Cup and Handle: A bullish continuation pattern that often signals a consolidation period followed by an upward breakout.
Double Top / Double Bottom: Reversal patterns that suggest a trend is losing momentum and may reverse.
Triangles (Ascending, Descending, Symmetrical): These often signal a period of indecision before the price breaks out, typically in the direction of the preceding trend.
A Powerful Combined Workflow
You can use this tool to add data-driven evidence to your visual pattern analysis:
Visual Identification: First, you visually identify a potential pattern (e.g., a "Cup and Handle") forming on a live chart. This forms your trading hypothesis.
Historical Validation: Find a past instance where a similar pattern occurred. Use the Date Range Selection in this tool to isolate that historical period.

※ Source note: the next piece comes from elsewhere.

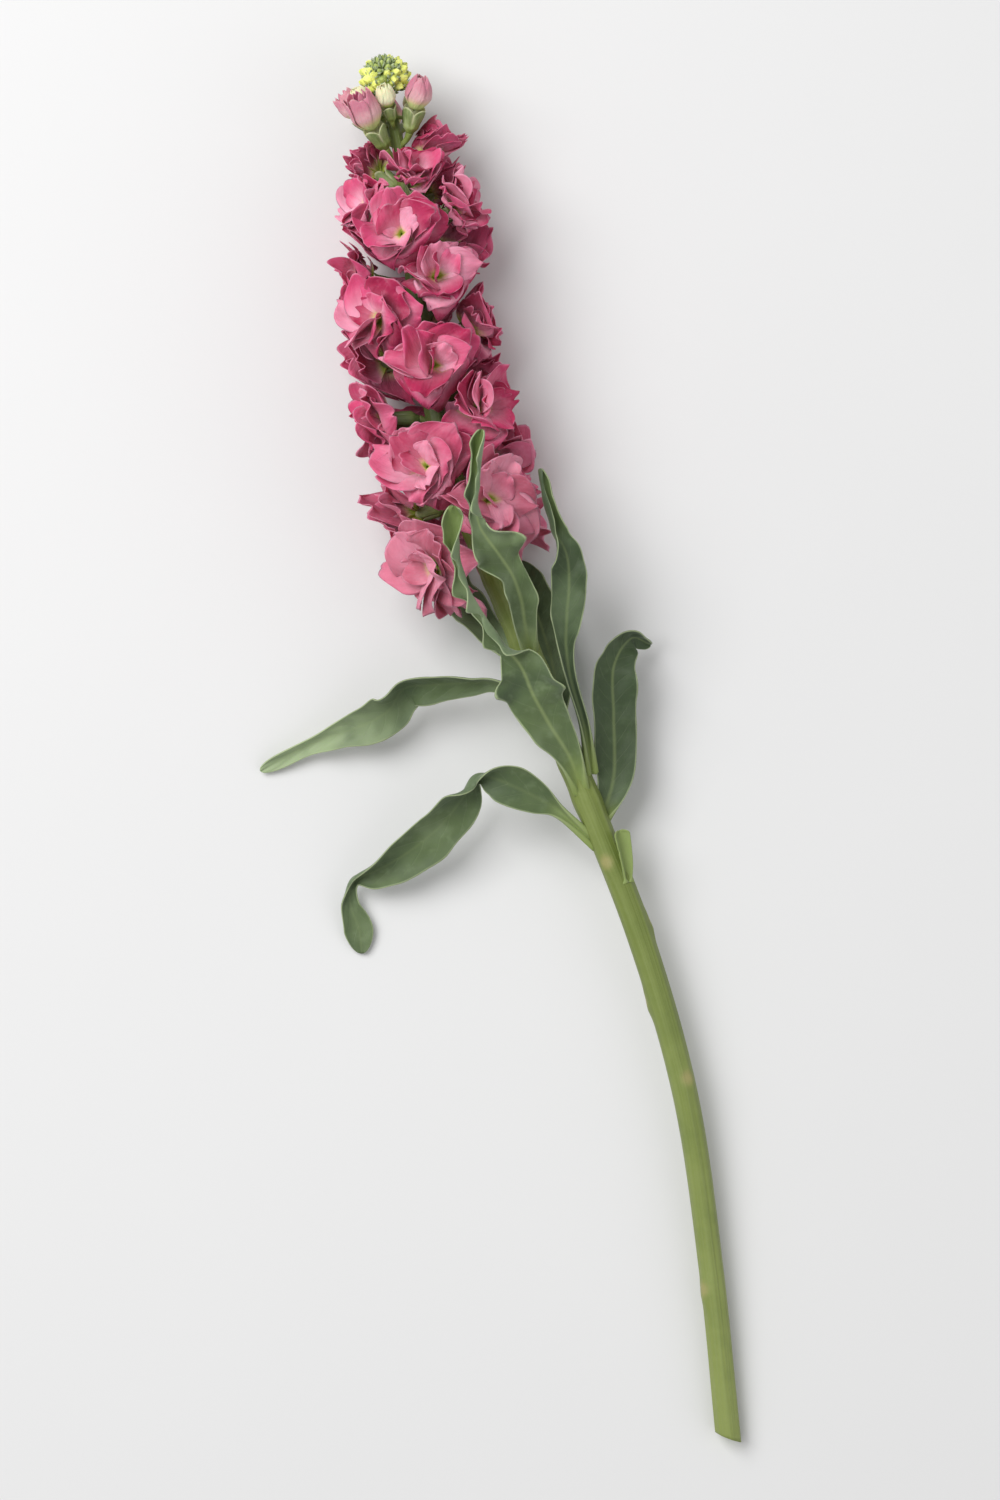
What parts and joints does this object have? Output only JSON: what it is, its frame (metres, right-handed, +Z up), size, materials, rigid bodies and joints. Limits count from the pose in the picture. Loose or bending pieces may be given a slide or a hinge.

Quantitative Analysis: Run the "Comprehensive Strategy Optimisation" for that specific historical timeframe. The tool will find the most profitable quantitative signals (MA periods, filters, etc.) that worked *during that specific pattern*.
Apply to the Present: You now have a concrete, data-backed strategy (e.g., "a 12/26 day MA crossover with a volume filter"). You can watch the current, live pattern and use the exact signals found by the tool as your confirmation to enter or exit a trade. This combines the "what" (the visual pattern) with the "when" (the data-driven signal).